Her book is set in the United Kingdom in the decade of Tory-led austerity after the global financial crisis of 2008, but before the COVID-19 pandemic. Britain’s health care system has a very different history, but as in the U.S., care workers are similarly concentrated in deindustrialized regions. An accessible read that pairs well with Winant’s text, The Care Crisis maps how that austerity and deindustrialization, compounded by a fast-aging population, has led to a growing crisis of care.

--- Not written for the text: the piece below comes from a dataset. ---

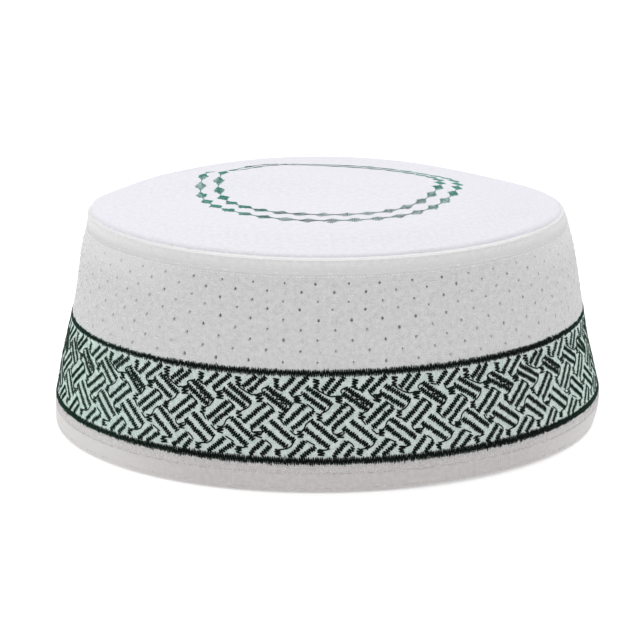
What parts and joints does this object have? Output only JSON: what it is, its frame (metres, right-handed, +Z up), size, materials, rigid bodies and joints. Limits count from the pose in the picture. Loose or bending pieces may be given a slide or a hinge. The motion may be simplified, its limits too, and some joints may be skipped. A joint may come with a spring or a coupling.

“In the wake of austerity and against the backdrop of the failures of privatization, overstretched and underfunded public services have left people in the lurch,” Dowling writes. In other words, more and more people are not getting the care they need and their caregivers are not getting the support they need to care — or the chance to live dignified lives in their own right.

The Care Crisis weaves together theory and sociological analysis with firsthand stories of care workers, but begins by asking “What is care?” Dowling describes it “as all the supporting activities that take place to make, remake, maintain, contain and repair the world we live in and the physical, emotional and intellectual capacities required to do so.” In this sense, care work is “an ethical social relationship based on both feelings of affection and a sense of service.”

Indeed, that quality of care work, as Winant remarks in his book, too, is what makes carers more exploitable. Where care work is not properly funded or paid, carers’ caring, employers know, will lead them to fill in the gaps.

Who does the work of caring? Much like in the United States, Dowling notes, the UK relies on “global care chains” through which care work is offloaded, often by the increasing number of middle-class women in the workforce, onto immigrant women from the Caribbean, Africa, Asia and increasingly, Eastern Europe. The cuts in funding to key pillars of care provision in the UK have also offloaded the work onto children, informal caregivers, family members, charity and an emergent self-care industry.

Dowling calls these cuts and the schemes to uphold profit through the crises that result — via privatization and financialization — “care fixes.” Threading through them is a Thatcherite ideology of “personal responsibility,” which, she says, dangerously elides care’s structural dimensions. Winant’s book is riddled with examples of such care fixes, chief among them was a major 1983 change in how Medicare reimbursed hospitals for their treatments: on behalf of capital, the shift fueled the rise of large, money hungry hospitals; the destruction of small, poorer ones; greater inequality of care among patients and within hospitals among workers and as seen in full view since the pandemic began, the intensifying working conditions for health care workers.

Perhaps unsurprisingly, given the politically unignorable horrors care workers have endured during the pandemic, the Biden administration has made small but significant steps in valuing care, as welfare rights activists have been demanding for decades. The American Recovery Plan Act, passed earlier this year, expanded the child tax credit, putting thousands of poverty-relieving dollars into the pockets of families. And Congress is now considering funding for home and community care, among debates over what constitutes “infrastructure.”

Such public investment is critical, so Biden’s moves should be applauded. But any system where those subsidies go to privately run and for-profit care is bound to value profit over the needs of people. Both Dowling and Winant convincingly identify the public-private configuration of the care economy, not just austerity, as fatal for any world that truly wishes to treat care and its practitioners as “essential.”

To end the care crisis, Dowling concludes, “we must reclaim the means to care from the prerogatives of profitability and put better ways of valuing care into practice.”

It’s a system-shifting ask, but necessary. After all, Winant writes, “we all need care.”

•••

The Next Shift: The Fall of Industry and the Rise of Healthcare in Rust Belt America
By Gabriel Winant
Harvard University Press; March 2021

The Care Crisis: What Caused It and How Can We End It?